How to create fish/dragon scales?

Hello, i’m curious to know how your workflow to create scales that filled the fish/dragon body perfectly in Blender sculpt or texture paint. I mean just look at how smooth and tidy the scales are, and it’s also has a scaling according to the body thickness. How to achieve that in Blender?

Hmm you got me curious, I don’t think is possible with just sculpting (Blender doesn’t have a feature like the noise generator in Zbrush); but maybe with the displace modifier and vertex groups, something like this could be achieved.

Edit: Is not exactly the same, but here’s an image of a test I just did with the displace modifier.

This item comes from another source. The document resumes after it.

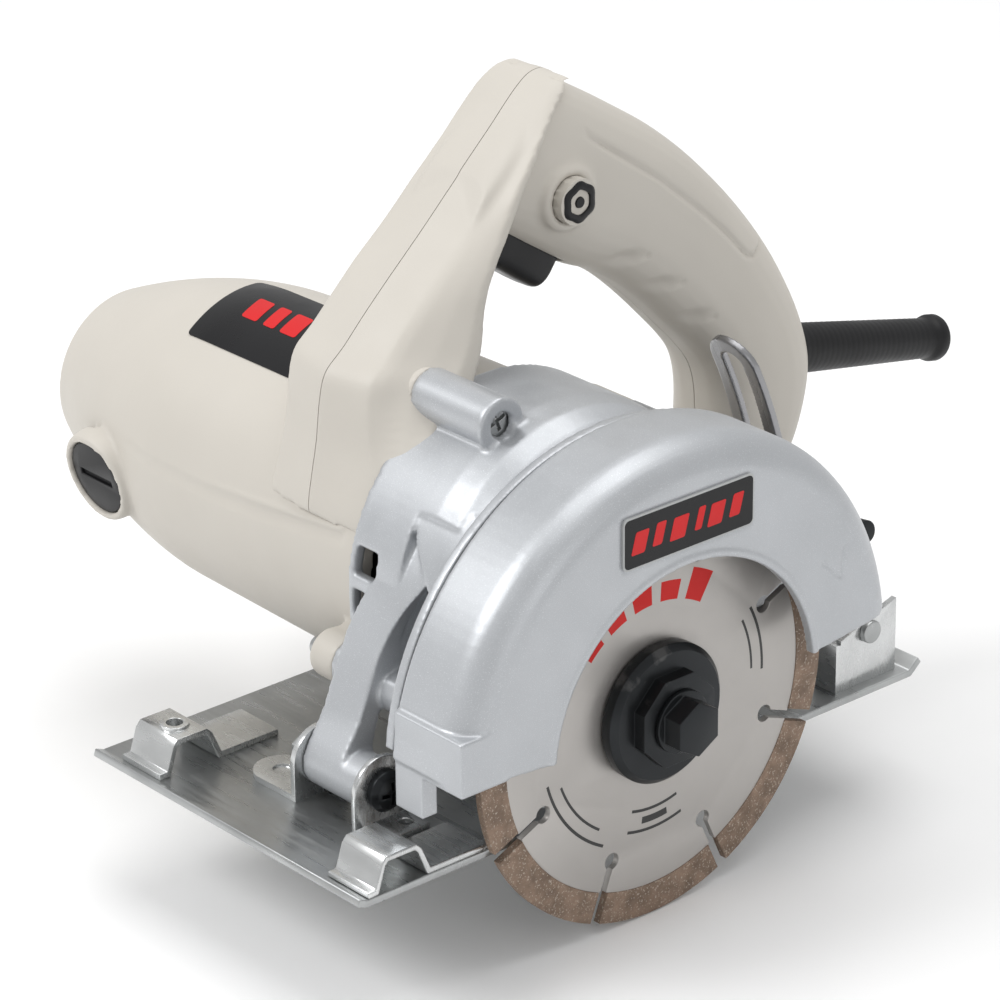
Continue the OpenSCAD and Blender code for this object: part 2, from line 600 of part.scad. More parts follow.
module arbor_bolt() color("#1e2022") {
    xcyl(3.95, 45, 64.6, 0, arbor_z, 48);
    xcyl(8, 64.6, 66, 0, arbor_z, 48);
    translate([66, 0, arbor_z]) rotate([0, 90, 0]) cylinder(r = 7.1, h = 5.5, $fn = 6);
}

// ---- base ----
module base_plate() color("#8f9498") difference() {
    union() {
        // Sheet with its front and rear edges turned up
        yz(-base_left, base_right) polygon([[-base_front, 0], [base_rear, 0], [base_rear + 3.6, 3],
            [base_rear + 2.4, 4.6], [base_rear - 0.8, plate_t], [-base_front + 0.5, plate_t],
            [-base_front - 2, plate_t + 1], [-base_front - 2.6, 1.1]]);
    }
    translate([8, -27, -eps]) cube([38, 54, plate_t + 2 * eps]);
}
module ear_profile() {
    polygon(concat([[pivot_y - 8.6, plate_t]], arc(pivot_y, pivot_z, 8.6, 180, 0, 16),
        [[pivot_y + 8.6, plate_t]]));
}
module pivot_bracket_left() color("#9a9ea2") difference() {
    union() {
        yz(ear_left_x, ear_left_x + ear_t) ear_profile();
        translate([0, 0, plate_t]) linear_extrude(ear_t)
            polygon(concat([[ear_left_x + 0.5, pivot_y - 8.6]],
                arc(-9, pivot_y - 1.8, 7.2, 260, 110, 10), [[ear_left_x + 0.5, pivot_y + 6]]));
    }
    xcyl(pivot_r + fit, 0, 6, pivot_y, pivot_z);
    translate([-9, pivot_y - 1.8, plate_t + 1]) cylinder(r = 2.4, h = 2, $fn = 32);
}
module pivot_bracket_right() color("#9a9ea2") difference() {
    union() {
        yz(ear_right_x, ear_right_x + ear_t) ear_profile();
        translate([ear_right_x + 0.5, pivot_y - 6, plate_t]) cube([10, 13, ear_t]);
    }
    xcyl(pivot_r + fit, 20, 30, pivot_y, pivot_z);
    translate([31.5, pivot_y + 3, plate_t - 1]) cylinder(r = 1.6, h = 4, $fn = 32);
}
module pivot_bolt() color("#1e2022") difference() {
    union() {
        xcyl(pivot_r, -1.5, ear_right_x + ear_t, pivot_y, pivot_z);
        xspin([[27.1, 0], [27.1, 5.2], [29, 5.2], [30.4, 4], [31, 2], [31, 0]], pivot_y, pivot_z);
    }
    translate([29.8, pivot_y - 3, pivot_z - 0.5]) cube([2, 6, 1]);
    translate([29.8, pivot_y - 0.5, pivot_z - 3]) cube([2, 1, 6]);
}
module pivot_nut() color("#6f7478") difference() {
    translate([-1.2, pivot_y, pivot_z]) rotate([0, 90, 0]) cylinder(r = 5.6, h = 4.1, $fn = 6);
    xcyl(pivot_r + fit, -3, 4, pivot_y, pivot_z);
}
// Stamped strap that guides the fence bar: foot, bridge and flat pad along Y
module strap(x0, hole) {
    difference() {
        yz(x0, x0 + 15) polygon([[-86.5, 2], [-86.5, 3.6], [-84.2, 3.6], [-82.2, 9.6], [-80.8, 11.2],
            [-71.8, 11.2], [-70.2, 9.6], [-67.6, 3.6], [-50, 3.6], [-50, 2], [-68.6, 2], [-71.4, 8.8],
            [-72.4, 9.6], [-80.2, 9.6], [-81, 8.8], [-83.2, 2]]);
        if (hole) translate([x0 + 8.4, -76.6, 5]) cylinder(r = 2.1, h = 10, $fn = 48);
    }
    if (hole) difference() {
        translate([x0 + 8.4, -76.6, 11.1]) cylinder(r = 3.6, h = 1, $fn = 48);
        translate([x0 + 8.4, -76.6, 5]) cylinder(r = 2.1, h = 10, $fn = 48);
    }
}
module fence_strap_left() color("#a2a6a9") strap(-41, true);
module fence_strap_right() color("#a2a6a9") strap(38, false);
module strip_arc(x0, w, a0, a1, t) intersection() {
    difference() {
        xcyl(strip_r + t / 2, x0, x0 + w, pivot_y, pivot_z, 180);
        xcyl(strip_r - t / 2, x0 - 1, x0 + w + 1, pivot_y, pivot_z, 180);
    }
    wedge(x0 - 1, x0 + w + 1, a0, a1, pivot_y, pivot_z);
}
module depth_strip() color("#6e7377") difference() {
    union() {
        strip_arc(strip_x, strip_w, -3.6, strip_top, strip_t);
        translate([strip_x, 74, plate_t]) cube([strip_w, 16.2, strip_t]);
    }
    wedge(clamp_x - strip_slot / 2, clamp_x + strip_slot / 2, 3.9, strip_top - 1.9, pivot_y, pivot_z);
}
module rear_bracket() color("#a2a6a9") difference() {
    union() {
        yz(48.4, 50) polygon([[68.6, plate_t], [68.6, 16], [88, 22], [88, plate_t]]);
        translate([36, 68.6, plate_t]) cube([12.6, 16, ear_t]);
        translate([42.5, 67, plate_t]) cube([7.5, 1.8, 13]);
    }
    xcyl(1.55, 45, 52, 78.1, 16.1, 32);
}
module rear_bracket_screw() color("#55595c") {
    xcyl(1.5, 46.8, 50, 78.1, 16.1, 32);
    xcyl(3, 50, 51.8, 78.1, 16.1, 32);
}

motor_housing();
rear_armature_bearing();
brush_holders();
carbon_brushes();
brush_caps();
field_core();
field_coils();
fan_baffle();
motor_label();
gear_housing();
housing_screws();
front_armature_bearing();
spindle_needle_bearing();
bearing_box();
bearing_box_screws();
spindle_ball_bearing();
blade_guard();
guard_screws();
guard_label();
handle_shell_left();
handle_shell_right();
handle_inlay();
handle_screws();
switch_body();
cord_clamp();
cord_guard();
depth_bolt();
armature_shaft();
armature_core();
armature_windings();
commutator();
fan();
spindle();
driven_gear();
gear_key();
inner_flange();
blade_core();
blade_segments();
outer_flange();
arbor_bolt();
base_plate();
pivot_bracket_left();
pivot_bracket_right();
pivot_bolt();
pivot_nut();
fence_strap_left();
fence_strap_right();
depth_strip();
rear_bracket();
rear_bracket_screw();
trigger();
lock_button();
clamp_lever();
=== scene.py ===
import json
import math

import bmesh
import bpy
import numpy as np
from mathutils import Matrix, Vector


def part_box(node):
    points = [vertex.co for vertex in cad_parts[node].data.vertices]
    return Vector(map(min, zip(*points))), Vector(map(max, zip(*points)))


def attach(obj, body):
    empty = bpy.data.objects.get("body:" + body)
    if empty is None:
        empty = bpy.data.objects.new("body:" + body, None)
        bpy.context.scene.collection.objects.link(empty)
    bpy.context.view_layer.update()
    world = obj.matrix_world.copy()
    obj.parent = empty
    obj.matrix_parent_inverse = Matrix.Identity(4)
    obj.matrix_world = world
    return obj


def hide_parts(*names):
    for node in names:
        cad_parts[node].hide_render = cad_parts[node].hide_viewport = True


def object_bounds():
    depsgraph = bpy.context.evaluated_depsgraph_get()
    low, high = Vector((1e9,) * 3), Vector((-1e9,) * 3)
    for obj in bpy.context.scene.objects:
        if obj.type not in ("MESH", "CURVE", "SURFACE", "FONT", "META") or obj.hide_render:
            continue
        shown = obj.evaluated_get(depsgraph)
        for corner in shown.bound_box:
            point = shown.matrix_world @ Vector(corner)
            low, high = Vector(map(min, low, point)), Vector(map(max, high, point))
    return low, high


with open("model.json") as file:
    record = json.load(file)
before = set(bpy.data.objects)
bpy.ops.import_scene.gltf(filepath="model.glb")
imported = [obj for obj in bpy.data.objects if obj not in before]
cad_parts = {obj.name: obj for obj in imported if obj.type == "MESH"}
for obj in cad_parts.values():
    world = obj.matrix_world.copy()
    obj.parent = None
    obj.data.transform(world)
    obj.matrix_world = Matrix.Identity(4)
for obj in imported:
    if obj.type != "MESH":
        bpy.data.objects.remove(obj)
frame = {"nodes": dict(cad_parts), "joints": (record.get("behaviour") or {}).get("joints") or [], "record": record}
NODES = frame["nodes"]
cad_lo, cad_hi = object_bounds()

MM = 0.001
ALONG_X = (1, 0, 0)


# ---------------------------------------------------------------- places from the frame
def mid(node):
    """Middle of a node's box."""
    lo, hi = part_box(node)
    return (lo + hi) / 2


AXIS = mid("armature_core")              # the motor's axis
ARBOR = mid("blade_core")
JOINTS = {j["name"]: j for j in frame["joints"]}
HINGE = Vector(JOINTS["depth_hinge"]["pos_m"])
PART_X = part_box("handle_shell_left")[1].x      # parting plane of the handle
PX = PART_X / MM
MOTOR_LENGTH = -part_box("motor_housing")[0].x / MM

TRIGGER_AT = mid("trigger")
INTO = Vector(JOINTS["trigger_squeeze"]["axis"])      # the way the trigger moves
ALONG = Vector((0, -INTO.z, INTO.y))                  # along the grip
BUTTON_AT = mid("lock_button")
BUTTON_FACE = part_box("lock_button")[1].x / MM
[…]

I don’t know how to do it myself but someone might find this helpful if they decide to follow up

If you have a scale texture “brush”, you can sculpt it in as long as you have enough detail in the mesh. If you’re using multires, you might have to add a couple of levels. If you’re using dynamic topology, make the detail size really small. … but if you plan to retopo, you might want to hold off on this detail until after that.

@julperado : thanks mate, i think you nailed it :slight_smile: how do you make the scales pattern tidy like that? The scale also scaling down in the tail area. And how do you avoid the seams?
@DCBloodHound : this is exactly the origin of my google image search, thanks for the link :slight_smile:
@gradyp : Yes, i understand the concept of details in Blender, the more you have polycount the more detail your model, but what i’m trying to ask is how to create the fish/dragon scales along the body curve, as clean (i said smooth in my earlier post) and as tidy as possible, without any brush artifact or seams. Now i’m experimenting with dot drag or curve brush stroke method function, but it seems i can’t get it right.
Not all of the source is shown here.